Requiring accurate data on in-custody deaths, like Sandra Bland.
Creating clear national guidelines on the use of force, especially lethal force.
Supporting independent investigations of fatal encounters with the police.
So, I pledge to you, I will start taking action on day one and every day after that until we get this done.
And you know what? When the 24-hour news cycle moves on, I won’t.
This is too important. This goes to the heart of who we are. This is about our character as Americans.
On income inequality:
Rosa Parks opened up every seat on the bus. Our challenge now is to expand jobs so everyone can afford the fare.
And let’s ensure that the bus route reaches every neighborhood and connects every family with safe, affordable housing, good jobs and quality schools.
Now, I know none of this will surprise those of you who know me.
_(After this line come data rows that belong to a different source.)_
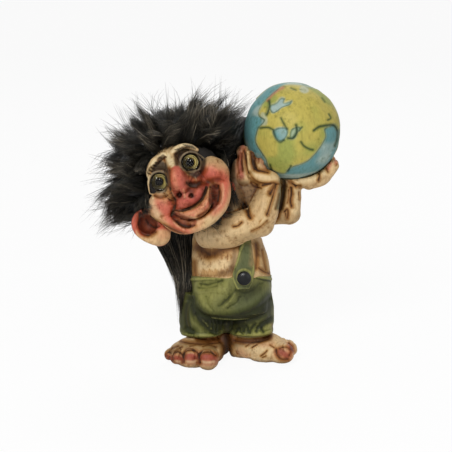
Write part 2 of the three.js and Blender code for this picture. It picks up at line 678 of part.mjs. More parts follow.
/** A foot with the pin that goes up into the leg. */
function makeFoot(side) {
  const shapes = side === 'right' ? rightFootShapes() : leftFootShapes();
  const top = hemHeight + cuffHollow - glueGap;
  const peg = pin(V(legX[side], legY, top - 3), V(0, 0, 1), anklePinRadius, anklePinLength + 3 - glueGap);
  return footSolid(shapes)
    .subtract(toSolid(halfSpace(V(0, 0, top), V(0, 0, 1))))
    .add(toSolid(peg));
}

/** The right arm, cut to sit on the chest, under the chin and against the globe. */
function makeRightArm() {
  return joined(rightArmShapes())
    .subtract(torsoBlank(glueGap))
    .subtract(headBlank(glueGap, headFrame))
    .subtract(globeBlank(glueGap))
    .add(toSolid(armPin('right')).subtract(headBlank(glueGap, headFrame)));
}

/** The left arm, cut to sit on the chest, behind the right arm and under the globe. */
function makeLeftArm() {
  return joined(leftArmShapes())
    .subtract(torsoBlank(glueGap))
    .subtract(joined(rightArmShapes(glueGap)))
    .subtract(globeBlank(glueGap))
    .add(toSolid(armPin('left')));
}

/** The head casting in its own frame, with its hollows, eye pockets and neck pocket. */
function makeHead() {
  const neckPocket = pin(neckPinRoot(), neckDirection(), neckPinRadius, neckPinLength + glueGap, glueGap)
    .applyMatrix4(bodyToHead);
  let solid = headBlank().subtract(joined(faceHollows())).subtract(toSolid(neckPocket));
  for (const centre of Object.values(eyeSpread)) {
    solid = solid.subtract(toSolid(eyeBead(centre, backingDepth, glassDepth, glueGap)));
  }
  for (const [centre, side] of [[rightEarCentre, -1], [leftEarCentre, 1]]) {
    solid = solid.subtract(toSolid(earPin(centre, side, glueGap)));
  }
  return solid;
}

/** A round bead on the eye's axis, from its back to its front. */
function eyeBead(centre, back, front, grow = 0) {
  const radius = eyeRadius + grow;
  const bead = new THREE.CylinderGeometry(radius, radius, back + front + 2 * grow, facets.lathe);
  return bead.translate(0, (back - front) / 2, 0).translate(centre.x, centre.y, centre.z);
}

/** An ear's pin, from the ear into the side of the head. */
function earPin(centre, side, grow = 0) {
  const from = V(centre.x - side * 2, centre.y + 0.5, centre.z + 1);
  return pin(from, V(-side, 0.15, 0.1), earPinRadius, earPinLength, grow);
}

/** One ear in the head's frame. */
function makeEar(centre, side) {
  let solid = joined(earShapes(centre, side))
    .subtract(toSolid(earBowl(centre, side)))
    .subtract(headBlank(glueGap));
  if (side > 0) solid = solid.subtract(joined(rightArmShapes(glueGap), bodyToHead));
  return solid.add(toSolid(earPin(centre, side)));
}

/** The clear front of an eye, a shallow dome with a flat back. */
function makeGlass(centre) {
  const profile = new THREE.Path();
  profile.moveTo(0, 0);
  profile.lineTo(eyeRadius - glueGap, 0);
  profile.lineTo(eyeRadius - glueGap, 0.5);
  profile.quadraticCurveTo(eyeRadius * 0.72, glassDepth, 0, glassDepth);
  const dome = new THREE.LatheGeometry(profile.getPoints(3), facets.lathe);
  dome.rotateX(Math.PI);
  return toSolid(dome.translate(centre.x, centre.y - glueGap / 2, centre.z));
}

/** The painted bead behind the glass, with a flat front for the iris. */
function makeBacking(centre) {
  const profile = new THREE.Path();
  profile.moveTo(0, 0);
  profile.lineTo(eyeRadius - glueGap, 0);
  profile.quadraticCurveTo(eyeRadius * 0.9, backingDepth, 0, backingDepth);
  const bead = new THREE.LatheGeometry(profile.getPoints(3), facets.lathe);
  return toSolid(bead.translate(centre.x, centre.y + glueGap / 2, centre.z));
}

/** The globe: a sea ball with raised land. */
function makeGlobe() {
  const sea = toSolid(globeBall(globeRadius));
  const patch = (azimuth, height, size) => {
    const out = V(0, -globeRadius, 0).applyEuler(new THREE.Euler(rad(-height), 0, rad(azimuth), 'ZXY'));
    return lump(globeCentre.clone().add(out), V(size, size, size), 0, [0, 0, 0], facets.limb);
  };
  const patches = [[-16, -30, 15], [-12, 3, 13], [16, 6, 15], [12, 36, 15], [-30, -8, 7], [46, -2, 8],
    [150, 20, 15], [172, -22, 13], [205, 34, 13]];
  const crust = globeBlank();
  return sea.add(joined(patches.map(([a, h, r]) => patch(a, h, r))).intersect(crust));
}

/** The two bodies that the brace lies on, as one. */
function bodyUnder(grow) {
  return torsoBlank(grow).add(trousersSolid(grow));
}

/** A brace: a thin strap laid on the body, inside an outline seen from the front. */
function braceFrom(outline, facing) {
  const shape = new THREE.Shape(outline.map(([x, z]) => new THREE.Vector2(x, z)));
  const prism = new THREE.ExtrudeGeometry(shape, { depth: bigSpan / 4, bevelEnabled: false });
  prism.rotateX(Math.PI / 2);
  if (facing === 'back') prism.translate(0, bigSpan / 4, 0);
  return bodyUnder(glueGap + braceThickness)
    .subtract(bodyUnder(glueGap))
    .intersect(toSolid(prism))
    .subtract(joined(rightArmShapes(glueGap)))
    .subtract(joined(leftArmShapes(glueGap)));
}

/** The front brace, narrow under the arm and wide at its six-sided tab. */
function makeFrontBrace() {
  const { x, z } = buttonCentre;
  const outline = [[x - 1.6, z + 18], [x - 3.2, z + 10], [x - 5.8, z + 1.6], [x - 5.2, z - 2.6],
    [x - 3.6, z - 6], [x + 2.6, z - 6.4], [x + 4.6, z - 2.6], [x + 5.6, z + 1.6], [x + 4.8, z + 10],
    [x + 3.6, z + 18]];
  return braceFrom(outline, 'front').subtract(toSolid(buttonShank(glueGap)));
}

/** The back brace, from the waistband up to the left shoulder. */
function makeBackBrace() {
  const { x, z } = waistCentre;
  const outline = [[x + 2, z - 6], [x + 8, z - 5.4], [x + 12.6, z + 16], [x + 12, z + 32], [x + 7.2, z + 32],
    [x + 8.2, z + 17]];
  return braceFrom(outline, 'back').subtract(joined([napeShape(glueGap)]));
}

/** How far forward the brace's face lies under the button. */
function buttonSeat() {
  const reach = pin(V(buttonCentre.x, 0, buttonCentre.z), V(0, -1, 0), buttonRadius, bigSpan / 4);
  return frontOf(bodyUnder(glueGap + braceThickness).intersect(toSolid(reach))) - glueGap;
}

/** The button's shank, from inside the button into the brace. */
function buttonShank(grow = 0) {
  const from = V(buttonCentre.x, buttonSeat() - shankRoot, buttonCentre.z);
  return pin(from, V(0, 1, 0), shankRadius, shankRoot + shankLength, grow, facets.small);
}

/** The button: a polished dome with a flat back and a shank. */
function makeButton() {
  const profile = new THREE.Path();
  profile.moveTo(0, 0);
  profile.lineTo(buttonRadius, 0);
  profile.lineTo(buttonRadius, 0.4);
  profile.quadraticCurveTo(buttonRadius * 0.8, buttonDome, 0, buttonDome);
  const dome = new THREE.LatheGeometry(profile.getPoints(3), facets.lathe);
  dome.rotateX(Math.PI);
  return toSolid(dome.translate(buttonCentre.x, buttonSeat(), buttonCentre.z)).add(toSolid(buttonShank()));
}

/** The cloth backing of the wig, a shell over the back of the skull. */
function makeWigCap() {
  return capBlank()
    .subtract(headBlank(glueGap))
    .intersect(toSolid(halfSpace(V(0, hairlineDepth, 0), V(0, 1, 0))))
    .subtract(earsBlank(glueGap))
    .subtract(joined(torsoShapes(glueGap), bodyToHead));
}

/** The mane, cut by everything that it lies against. */
function makeMane() {
  return toSolid(maneShape())
    .subtract(capBlank(glueGap))
    .subtract(headBlank(glueGap))
    .subtract(earsBlank(glueGap))
    .subtract(joined(torsoShapes(glueGap), bodyToHead))
    .subtract(joined(rightArmShapes(glueGap), bodyToHead))
    .subtract(joined(leftArmShapes(glueGap), bodyToHead))
    .subtract(globeBlank(glueGap, bodyToHead));
}

/** The back hair, hanging below the mane against the back. */
function makeNapeHair() {
  return joined([napeShape()])
    .subtract(joined([maneShape(glueGap)], headFrame))
    .subtract(capBlank(glueGap, headFrame))
    .subtract(skullBlank(glueGap, headFrame))
    .subtract(earsBlank(glueGap, headFrame))
    .subtract(torsoBlank(glueGap))
    .subtract(trousersSolid(glueGap))
    .subtract(joined(rightArmShapes(glueGap)))
    .subtract(joined(leftArmShapes(glueGap)));
}

/** Makes one named piece with its colour and finish. */
function piece(name, solid, colour, roughness, parent) {
  const material = new THREE.MeshStandardMaterial({ color: colour, roughness, metalness: 0 });
  const mesh = new THREE.Mesh(toGeometry(solid), material);
  mesh.name = name;
  parent.add(mesh);
  return mesh;
}

const skinColour = 0xcbb184;
const blushColour = 0xcf7a60;
const clothColour = 0x6b7238;
const hairColour = 0x1e1a18;

const figurine = new THREE.Group();
const head = new THREE.Group();
head.applyMatrix4(headFrame);
figurine.add(head);

piece('trousers', makeTrousers(), clothColour, 0.6, figurine);
piece('torso', makeTorso(), skinColour, 0.6, figurine);
piece('right_foot', makeFoot('right'), skinColour, 0.6, figurine);
piece('left_foot', makeFoot('left'), skinColour, 0.6, figurine);
piece('right_arm', makeRightArm(), skinColour, 0.6, figurine);
piece('left_arm', makeLeftArm(), skinColour, 0.6, figurine);
piece('globe', makeGlobe(), 0xb9b35c, 0.5, figurine);
piece('front_brace', makeFrontBrace(), clothColour, 0.6, figurine);
piece('back_brace', makeBackBrace(), clothColour, 0.6, figurine);
piece('brace_button', makeButton(), 0x14161a, 0.2, figurine);
piece('nape_hair', makeNapeHair(), hairColour, 0.9, figurine);
piece('head', makeHead(), blushColour, 0.6, head);
piece('right_ear', makeEar(rightEarCentre, -1), blushColour, 0.6, head);
piece('left_ear', makeEar(leftEarCentre, 1), blushColour, 0.6, head);
for (const [side, centre] of Object.entries(eyeSpread)) {
  piece(`${side}_eye_glass`, makeGlass(centre), 0xf4f4f0, 0.05, head);
  piece(`${side}_eye_backing`, makeBacking(centre), 0x8a7434, 0.4, head);
}
piece('wig_cap', makeWigCap(), 0x2b2622, 0.9, head);
piece('crown_hair', makeMane(), hairColour, 0.9, head);

// The origin goes to the middle of the figure's footprint box, on the floor
const extent = new THREE.Box3().setFromObject(figurine, true);
const middle = extent.getCenter(V(0, 0, 0));
figurine.position.set(-middle.x, -middle.y, -extent.min.z);

export default figurine;
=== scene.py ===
"""Visual model of a folk troll that holds up a globe: painted castings, glass eyes and a fur wig.

Every size is in millimetres in the figure's design frame, unless its name says otherwise: x to the
troll's left, y backwards, z up from the floor. Carving and brushwork are laid out on a front sheet,
the figure seen from the camera, whose steps are 0.535 mm and run right and down from its corner.
"""
from __future__ import annotations

import logging
import math
from dataclasses import dataclass
from enum import Enum
from typing import Iterable, Sequence

import bpy
import numpy as np
from mathutils import Euler, Matrix, Vector


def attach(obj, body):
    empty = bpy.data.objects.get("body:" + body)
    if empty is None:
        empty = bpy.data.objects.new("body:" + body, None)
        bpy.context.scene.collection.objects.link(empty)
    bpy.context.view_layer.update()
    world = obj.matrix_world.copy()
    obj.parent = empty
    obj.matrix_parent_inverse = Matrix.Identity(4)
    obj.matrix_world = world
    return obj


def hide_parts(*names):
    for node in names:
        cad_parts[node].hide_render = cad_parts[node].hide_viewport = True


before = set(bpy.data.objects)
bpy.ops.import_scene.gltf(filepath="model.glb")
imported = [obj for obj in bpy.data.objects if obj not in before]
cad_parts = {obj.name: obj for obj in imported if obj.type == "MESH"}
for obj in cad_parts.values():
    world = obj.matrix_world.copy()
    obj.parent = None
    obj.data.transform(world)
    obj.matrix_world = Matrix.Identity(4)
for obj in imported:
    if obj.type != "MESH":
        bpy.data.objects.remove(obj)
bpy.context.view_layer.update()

log = logging.getLogger("troll")

MM = 0.001
ROW_SHIFT = Vector((4.932, 9.142, 0.0))
TO_ROW = Matrix.Scale(MM, 4) @ Matrix.Translation(ROW_SHIFT)
HEAD = (Matrix.Translation((-27.3, -32.0, 108.5))
        @ Matrix.Rotation(math.radians(-13), 4, "X") @ Matrix.Rotation(math.radians(-30), 4, "Y"))
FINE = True
VOXEL = 0.42 if FINE else 0.6

# Places that pieces share, in millimetres; the skull is its middle and its radii, in the head's frame

GLOBE_CENTRE = (33.7, 2, 123.5)
SKULL = ((0.5, 19, -1), (21.5, 21, 23))
WAIST = (1.6, -6, 46.8)
WAIST_TILT = 10.0
LEGS = (-14, 12.4)
LEG_Y = -4.5

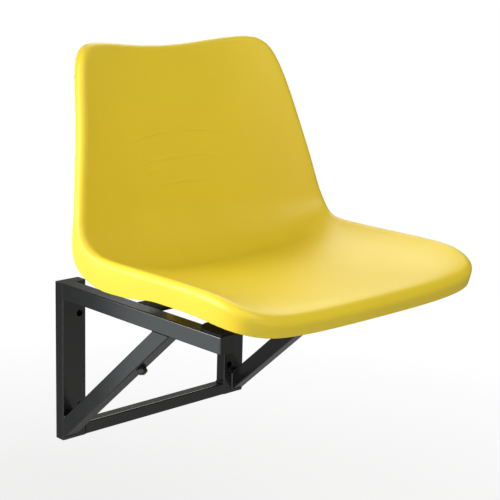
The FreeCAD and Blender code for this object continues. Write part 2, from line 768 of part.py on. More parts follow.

I do have a lot of plans. You can go to my website, hillaryclinton.com, and read our full agenda. Because you see, I have this old-fashioned idea: if you’re running for president, you should say exactly what you want to do and how you will get it done.
I do sweat the specifics, because I think they matter, whether one more kid gets health care, one more person finds a job, or one more woman entrepreneur gets access to capital to follow her dream — those just may be details in Washington, but it really matters to those people and their families.
And the truth is, we need to plan how we’re going to address the complex set of economic, social and political challenges we face. They’re intersectional; they’re reinforcing. We’ve got to take them all on. We can’t wait and just do one at a time.
On bringing us together as a nation:
I’ve been saying this for a while now. I’m going to keep saying it because I think it’s important. We white Americans need to do a better job of listening when African-Americans talk about the seen and unseen barriers you face every day.
We need to recognize our privilege and practice humility rather than assume that our experiences are everyone’s experiences. We all need to try as best we can to walk in one another’s shoes, to imagine what it would be like to sit our son or daughter down and have the talk about how carefully they need to act around police because the slightest wrong move could get them hurt or even killed.
Let’s also put ourselves in the shoes of police officers, kissing their kids and spouses goodbye every day and heading off to a dangerous job that their families pray will bring them home safe at night. Empathy works both ways. We’ve got to try to see the world through their eyes, too.
When you get right down to it, that’s what makes it possible for people from every background, every race, every religion to come together as one nation. It’s what makes our country endure, and in times like these, we need a president who can help call us together, not split us apart.
I will work every single day to do just that.